### Data supplied
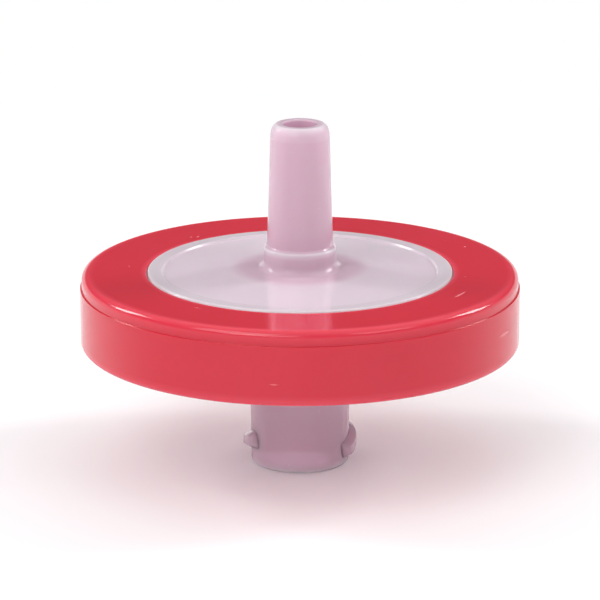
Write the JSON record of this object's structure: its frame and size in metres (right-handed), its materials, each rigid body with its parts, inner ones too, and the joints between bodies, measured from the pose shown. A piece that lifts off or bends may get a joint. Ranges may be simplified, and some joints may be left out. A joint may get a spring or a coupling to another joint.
{
  "type": "syringe filter",
  "caption": "Round disposable syringe filter: a membrane clamped between moulded discs inside an overmoulded ring, with a lugged female luer hub below and a tapered male luer nozzle above.",
  "frame": {"origin": "centre of the inlet hub's end face, on which the filter stands", "axes": "+Z along the filter's axis, out of the male luer nozzle; +X through the middle of one lock lug"},
  "size_m": [0.03, 0.03, 0.0238],
  "materials": {
    "natural_plastic": "milky undyed polypropylene, satin gloss",
    "membrane": "matte white porous membrane",
    "red_plastic": "glossy red polypropylene, slightly translucent"
  },
  "bodies": {
    "root": {"inlet_housing": "natural_plastic", "outlet_housing": "natural_plastic", "membrane": "membrane", "overmould_ring": "red_plastic"}
  },
  "joints": []
}
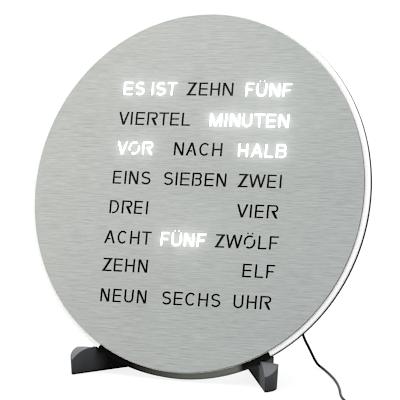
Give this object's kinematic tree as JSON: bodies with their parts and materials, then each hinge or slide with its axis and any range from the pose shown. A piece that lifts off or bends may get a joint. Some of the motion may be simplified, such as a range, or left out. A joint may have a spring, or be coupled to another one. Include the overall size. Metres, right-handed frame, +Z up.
{
  "type": "word clock",
  "caption": "Round desk clock that tells the time in lit words through a stencilled brushed metal disc, leaning in a low splayed stand, with a plug-in supply.",
  "frame": {"origin": "middle of the footprint of the clock and its stand, on the surface it stands on", "axes": "+Z up, -Y towards the dial's front, +X to the right as seen from the front"},
  "size_m": [0.3841, 0.1468, 0.2989],
  "materials": {
    "brushed_front": "fine horizontal brushed grain, clear anodised",
    "mask_black": "black printed film",
    "lit_white": "white light window, glowing",
    "smoked_dark": "smoked window, unlit",
    "opal_acrylic": "polished white acrylic",
    "zinc_steel": "zinc plated",
    "black_fibre": "black nylon washers",
    "white_plastic": "moulded white",
    "board_green": "solder-masked circuit board",
    "led_body": "white light-emitting diodes",
    "chip_black": "moulded package",
    "holder_black": "moulded",
    "cell_steel": "nickel plated",
    "button_black": "fine satin",
    "panel_black": "satin black sheet",
    "cover_black": "fine moulded texture",
    "black_rubber": "soft black rubber",
    "strip_black": "satin black strip",
    "foot_slate": "satin dark slate moulding",
    "cord_black": "moulded flexible plastic",
    "tie_black": "woven hook and loop band",
    "supply_black": "fine moulded texture",
    "pin_nickel": "nickel plated"
  },
  "bodies": {
    "stand": {"foot_right": "foot_slate", "foot_left": "foot_slate", "rear_bridge": "foot_slate", "bridge_screws": "zinc_steel", "foot_pads": "black_rubber", "cord_tube": "cord_black", "cord_coil": "cord_black", "coil_tie": "tie_black", "cord_tail": "cord_black", "supply_relief": "cord_black", "supply_body": "supply_black", "supply_pins": "pin_nickel"},
    "hour_key": {"button_hour": "button_black"},
    "minute_key": {"button_minute": "button_black"},
    "dim_key": {"button_dim": "button_black"},
    "cell_hatch": {"battery_door": "cover_black"},
    "clock": {"front_plate": "brushed_front", "mask_film": "mask_black", "lit_windows": "lit_white", "dark_windows": "smoked_dark", "acrylic_disc": "opal_acrylic", "plate_studs": "zinc_steel", "stud_washers": "black_fibre", "stud_nuts": "zinc_steel", "word_baffle": "white_plastic", "led_board": "board_green", "board_screws": "zinc_steel", "word_leds": "led_body", "driver_chips": "chip_black", "control_chip": "chip_black", "clock_crystal": "zinc_steel", "cell_holder": "holder_black", "coin_cell": "cell_steel", "dc_jack": "holder_black", "tact_switches": "chip_black", "back_panel": "panel_black", "rear_housing": "cover_black", "housing_screws": "zinc_steel", "wall_pads": "black_rubber", "grip_strip": "strip_black", "dc_plug": "cord_black", "plug_relief": "cord_black"}
  },
  "joints": [
    {"name": "clock_lift", "type": "slide", "parent": "stand", "child": "clock", "axis": [0, 0.284, 0.9588], "range_m": [0, 0.03]},
    {"name": "hour_press", "type": "slide", "parent": "clock", "child": "hour_key", "axis": [0, -0.9588, 0.284], "range_m": [0, 0.001], "stiffness_N_per_m": 400},
    {"name": "minute_press", "type": "slide", "parent": "clock", "child": "minute_key", "axis": [0, -0.9588, 0.284], "range_m": [0, 0.001], "stiffness_N_per_m": 400},
    {"name": "dim_press", "type": "slide", "parent": "clock", "child": "dim_key", "axis": [0, -0.9588, 0.284], "range_m": [0, 0.001], "stiffness_N_per_m": 400},
    {"name": "hatch_slide", "type": "slide", "parent": "clock", "child": "cell_hatch", "axis": [0.9997, 0.0069, 0.0234], "range_m": [0, 0.03]}
  ]
}
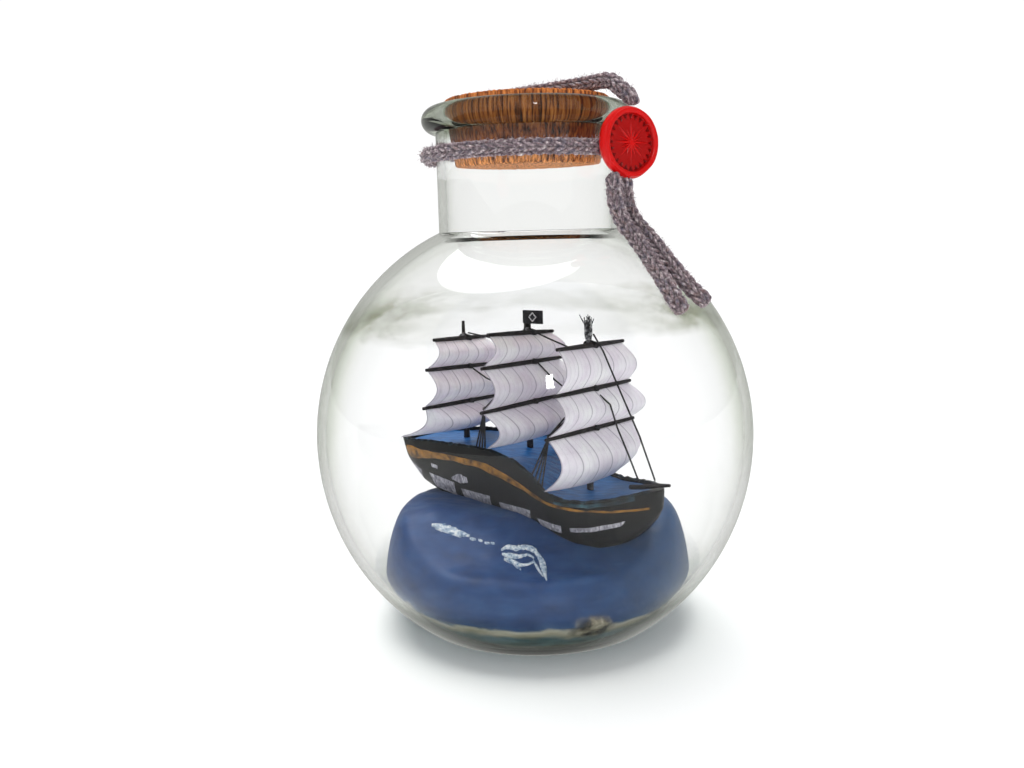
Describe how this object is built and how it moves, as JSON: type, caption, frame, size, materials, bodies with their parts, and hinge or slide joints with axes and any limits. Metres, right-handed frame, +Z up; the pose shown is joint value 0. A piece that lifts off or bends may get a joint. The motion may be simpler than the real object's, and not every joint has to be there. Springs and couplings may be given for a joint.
{
  "type": "ship in a bottle",
  "caption": "Round clear glass bottle holding a three-masted sailing ship on a blue clay sea, closed by a cork, a knitted cord and a red wax seal.",
  "frame": {"origin": "centre of the bottle's base, on the surface it stands on", "axes": "+Z up the bottle's axis to the cork, -Y out of the bottle's front, +X to its right where the ship's bow points"},
  "size_m": [0.15, 0.15, 0.1843],
  "materials": {
    "clear_glass": "clear, thick, faintly green hand-formed glass",
    "agglomerated_cork": "matt natural cork with dark flecks",
    "tweed_wool": "knitted mauve-grey wool with pale and dark flecks",
    "red_sealing_wax": "bright red sealing wax, softly glossy",
    "blue_painted_clay": "blue paint over hand-worked clay with white foam strokes",
    "black_hull_paint": "hand-brushed black paint with an ochre stripe and pale gun ports",
    "blue_deck_paint": "hand-brushed bright blue paint",
    "blackened_spar_wood": "wood stained black",
    "white_sailcloth": "thin white cloth with ruled grey seams",
    "black_thread": "waxed black thread",
    "black_flag_cloth": null
  },
  "bodies": {
    "bottle": {"bottle": "clear_glass", "sea_base": "blue_painted_clay", "neck_cord": "tweed_wool", "hull": "black_hull_paint", "deck": "blue_deck_paint", "bowsprit": "blackened_spar_wood", "flag": "black_flag_cloth", "flag_staff": "blackened_spar_wood", "mizzen_mast": "blackened_spar_wood", "mizzen_course_yard": "blackened_spar_wood", "mizzen_course_sail": "white_sailcloth", "mizzen_topsail_yard": "blackened_spar_wood", "mizzen_topsail_sail": "white_sailcloth", "mizzen_topgallant_yard": "blackened_spar_wood", "mizzen_topgallant_sail": "white_sailcloth", "main_mast": "blackened_spar_wood", "main_course_yard": "blackened_spar_wood", "main_course_sail": "white_sailcloth", "main_topsail_yard": "blackened_spar_wood", "main_topsail_sail": "white_sailcloth", "main_topgallant_yard": "blackened_spar_wood", "main_topgallant_sail": "white_sailcloth", "fore_mast": "blackened_spar_wood", "fore_course_yard": "blackened_spar_wood", "fore_course_sail": "white_sailcloth", "fore_topsail_yard": "blackened_spar_wood", "fore_topsail_sail": "white_sailcloth", "fore_topgallant_yard": "blackened_spar_wood", "fore_topgallant_sail": "white_sailcloth", "main_shrouds_starboard": "black_thread", "main_shrouds_port": "black_thread", "fore_shrouds_starboard": "black_thread", "fore_shrouds_port": "black_thread", "fore_topmast_stay": "black_thread", "fore_stay": "black_thread", "main_topmast_stay": "black_thread", "main_stay": "black_thread", "mizzen_topmast_stay": "black_thread", "mizzen_stay": "black_thread"},
    "cork": {"cork": "agglomerated_cork"},
    "sealed_strap": {"wax_seal": "red_sealing_wax", "strap_cord": "tweed_wool", "tail_cord_left": "tweed_wool", "tail_cord_right": "tweed_wool"}
  },
  "joints": [
    {"name": "cork_lift", "type": "slide", "parent": "bottle", "child": "cork", "axis": [0, 0, 1], "range_m": [0, 0.045]},
    {"name": "strap_lift", "type": "slide", "parent": "cork", "child": "sealed_strap", "axis": [0, 0, 1], "range_m": [0, 0.06]}
  ]
}
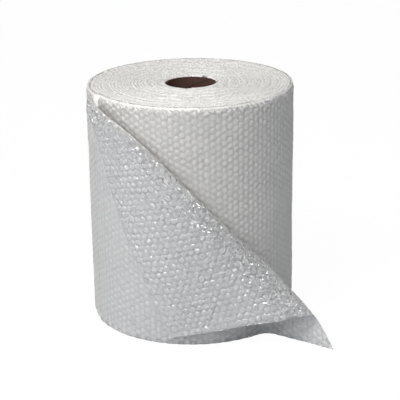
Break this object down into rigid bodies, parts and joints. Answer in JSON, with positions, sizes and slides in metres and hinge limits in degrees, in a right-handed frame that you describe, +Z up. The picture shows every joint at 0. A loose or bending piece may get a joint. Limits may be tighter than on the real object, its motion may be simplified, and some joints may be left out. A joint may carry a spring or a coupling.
{
  "type": "bubble wrap roll",
  "caption": "Standing roll of clear bubble wrap on a cardboard core, its loose end folded over across the front and flared out along the floor.",
  "frame": {"origin": "on the axis of the core's bore, at the floor the roll stands on", "axes": "+Z up along the roll's axis, -Y the front across which the loose end is folded, +X the side it flares out to"},
  "size_m": [0.3756, 0.3504, 0.375],
  "materials": {
    "kraft_core": "matte kraft paper",
    "bubble_film": "glossy clear film, milky in layers"
  },
  "bodies": {
    "root": {"core_tube": "kraft_core", "bubble_wrap": "bubble_film"}
  },
  "joints": []
}
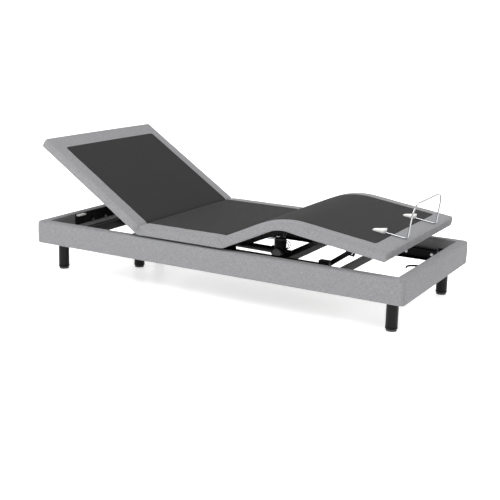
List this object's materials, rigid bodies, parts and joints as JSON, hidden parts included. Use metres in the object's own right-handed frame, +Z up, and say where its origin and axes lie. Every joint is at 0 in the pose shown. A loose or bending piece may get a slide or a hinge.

### Work to do
Which lines hold the string "rigid"? Copy all of them from the data above.

### Exercise response
Write the JSON record of this object's structure: its frame and size in metres (right-handed), its materials, each rigid body with its parts, inner ones too, and the joints between bodies, measured from the pose shown. A piece that lifts off or bends may get a joint. Ranges may be simplified, and some joints may be left out. A joint may get a spring or a coupling to another joint.
Break this object down into rigid bodies, parts and joints. Answer in JSON, with positions, sizes and slides in metres and hinge limits in degrees, in a right-handed frame that you describe, +Z up. The picture shows every joint at 0. A loose or bending piece may get a joint. Limits may be tighter than on the real object, its motion may be simplified, and some joints may be left out. A joint may carry a spring or a coupling.
List this object's materials, rigid bodies, parts and joints as JSON, hidden parts included. Use metres in the object's own right-handed frame, +Z up, and say where its origin and axes lie. Every joint is at 0 in the pose shown. A loose or bending piece may get a slide or a hinge.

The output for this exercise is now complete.